The Neorion Chicago is a 4-door luxury sedan with sport utility vehicle-like characteristics and capabilities. Produced in 1974 by the Greek industrial group Neorion, only two examples of the car were fully built and sold before the project was terminated in 1976.

== History ==
In 1972, under the ownership of Greek millionaire Giannis Goulandris, Neorion incorporated Enfield Automotive, originally a British company, already owned by Goulandris, involved in the design and construction of electric cars.

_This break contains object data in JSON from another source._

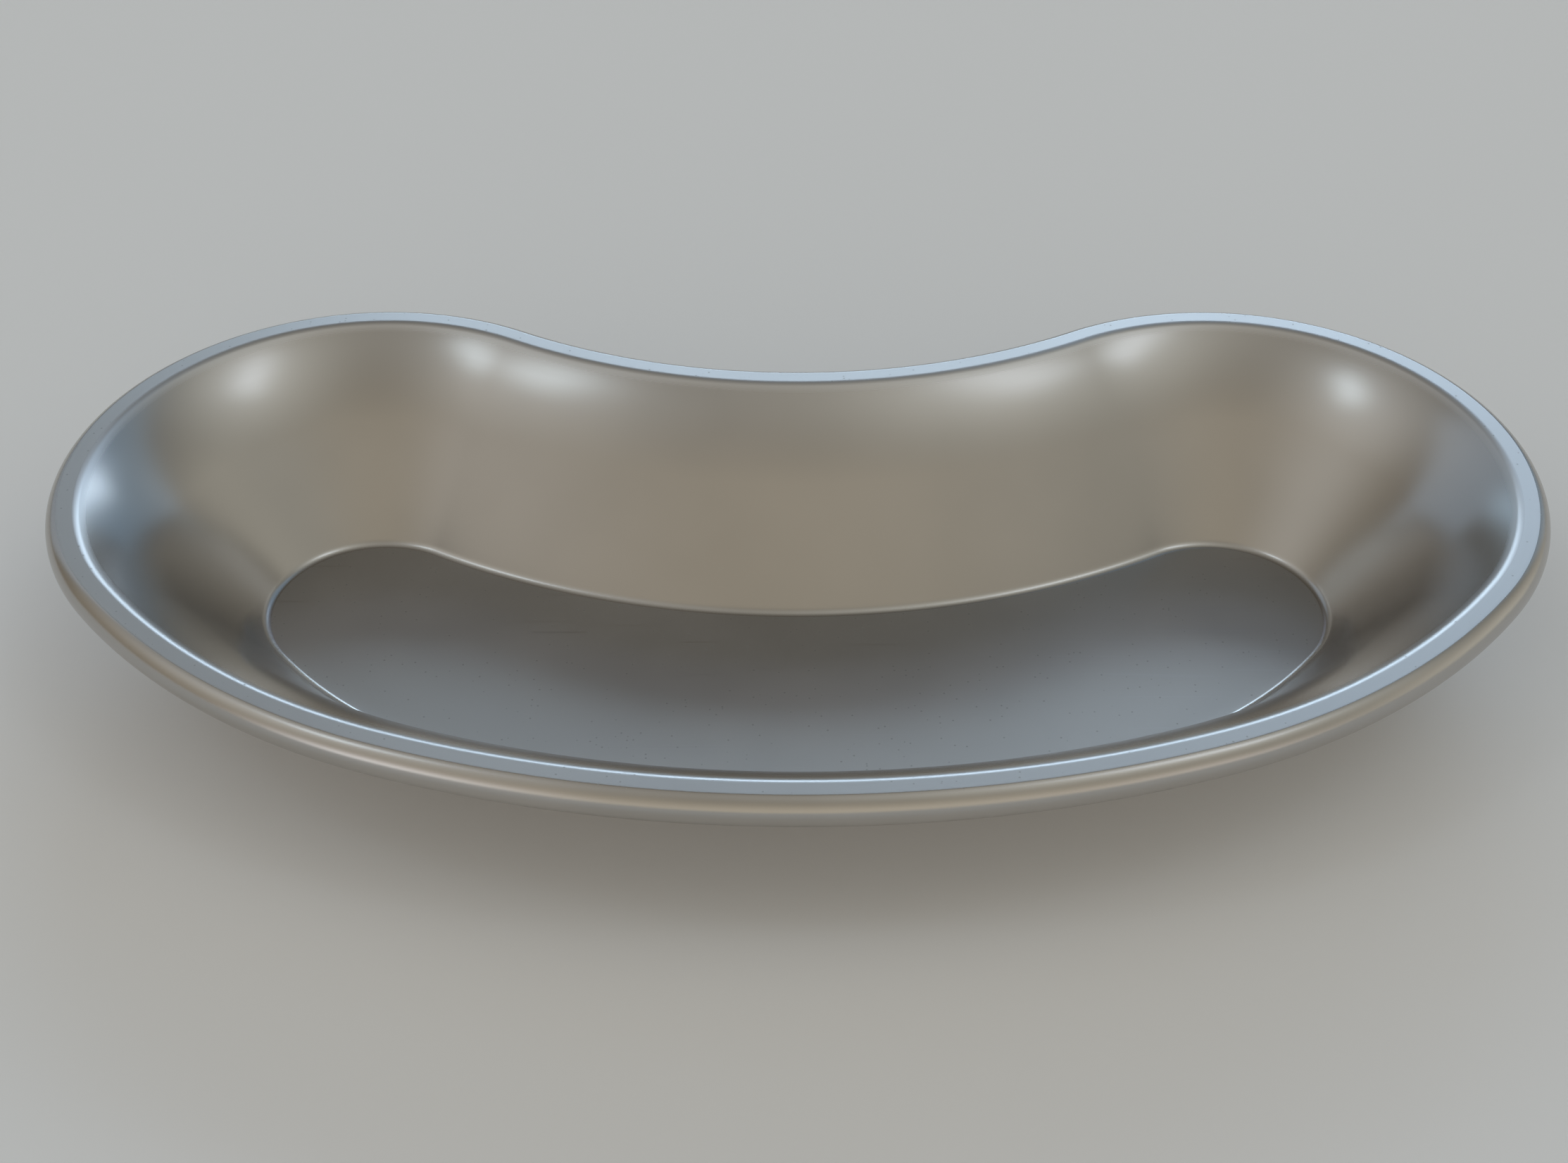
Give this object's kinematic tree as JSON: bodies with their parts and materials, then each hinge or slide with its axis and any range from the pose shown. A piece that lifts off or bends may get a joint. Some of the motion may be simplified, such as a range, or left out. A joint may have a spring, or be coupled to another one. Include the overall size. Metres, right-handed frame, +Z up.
{
  "type": "kidney dish",
  "caption": "Shallow kidney-shaped dish in pressed stainless steel, with flared walls, a flat floor and a rim curled over a wire.",
  "frame": {"origin": "on the resting face, under the middle of the dish's bounding box", "axes": "+X along the dish's length, +Y from the long convex side to the hollow waist, +Z up out of the dish"},
  "size_m": [0.2544, 0.1318, 0.0313],
  "materials": {
    "pressed_steel": "satin stainless steel, finely rubbed, with a slightly rougher floor",
    "wire_steel": "plain drawn wire, hidden in the curled rim"
  },
  "bodies": {
    "root": {"dish_shell": "pressed_steel", "rim_wire": "wire_steel"}
  },
  "joints": []
}
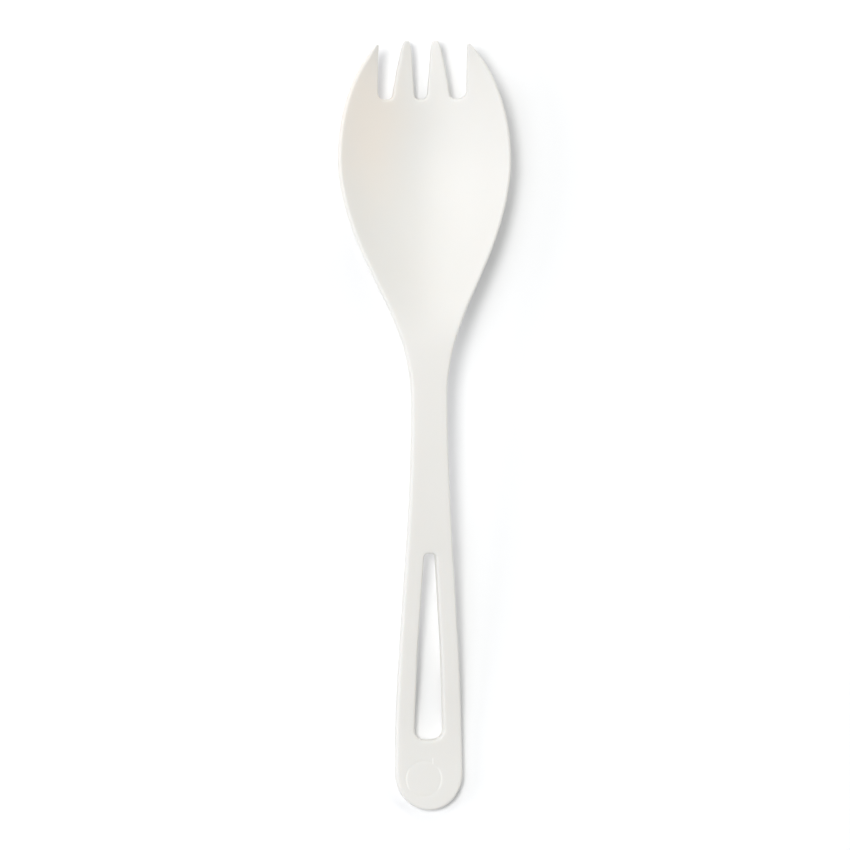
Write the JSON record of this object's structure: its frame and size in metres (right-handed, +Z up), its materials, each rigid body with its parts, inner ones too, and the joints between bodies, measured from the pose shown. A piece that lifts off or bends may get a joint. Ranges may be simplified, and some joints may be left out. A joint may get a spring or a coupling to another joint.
{
  "type": "spork",
  "caption": "Moulded plastic spork: a shallow spoon bowl that ends in tines, on a slim arched handle with a tapered slot.",
  "frame": {"origin": "bottom centre of the bounding box: on the surface that the spork lies on, halfway along and across", "axes": "+X across to the right, +Y along the spork from the handle end to the tines, +Z up, out of the bowl's hollow"},
  "size_m": [0.0342, 0.1524, 0.0104],
  "materials": {
    "moulded_plastic": "warm off-white moulded bioplastic with a satin mould finish, slightly translucent at thin edges"
  },
  "bodies": {
    "root": {"spork": "moulded_plastic"}
  },
  "joints": []
}
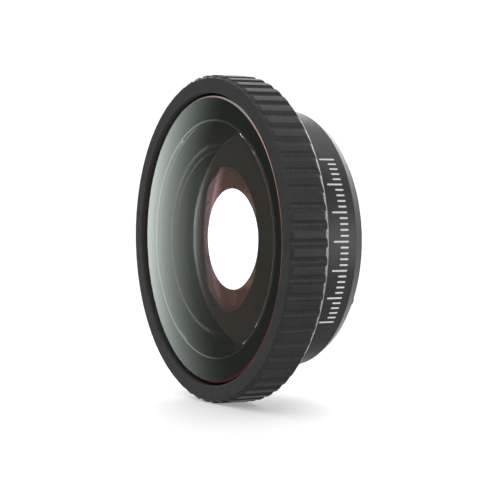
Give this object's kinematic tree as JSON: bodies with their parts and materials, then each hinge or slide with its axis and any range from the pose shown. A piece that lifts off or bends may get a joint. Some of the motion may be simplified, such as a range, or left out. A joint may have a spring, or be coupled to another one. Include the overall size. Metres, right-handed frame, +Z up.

This led to the creation of a new company that undertook vehicle production, "Enfield-Neorion E.P.E.", headquartered in Piraeus, and production of the cars (which had been designed in the UK by British and Greek engineers) was transferred to Syros, where Neorion is based.

Apart from the production of electric cars, Goulandris wanted to develop "conventional" cars. One of his ideas was a mixture of a luxurious, retro-styled limousine with a very strong cross-country character and capabilities. The design and overall development of the car was assigned to a team of Greek engineers, headed by Georgios Michael.

After eight months of development work, the Chicago (the name inspired by its 1930s retro-style), was built at the Neorion dockyards in the town of Ermoupoli. A running version was introduced in 1974. Its construction included a steel chassis built by the Neorion shipyard and an aluminum body that incorporated additional reinforcements for passenger protection. The drivetrain came from the full-sized Jeep Wagoneer (SJ) and included the American Motors Corporation (AMC) V8 engine.

Early sketches by Michael suggested a more elegant limousine with a strong retro-look. However, the final design was significantly altered to accommodate the mechanical parts and structure to cope with the desired cross-country capabilities. The designer tried to distance himself from the car (which he often described as a "mountain dinosaur"), arguing that Goulandris had essentially dictated its basic elements. After many years, even its designer seems to have finally given some credit to his own creation.

A production line was started with four vehicles at various stages of construction when a change of Greek law condemned the market prospects of the car. Two complete vehicles were made and sold before the venture was terminated in 1976. One of the cars is exhibited in the Thessaloniki Science Center and Technology Museum. As of the 2010s, the second car is privately owned in England.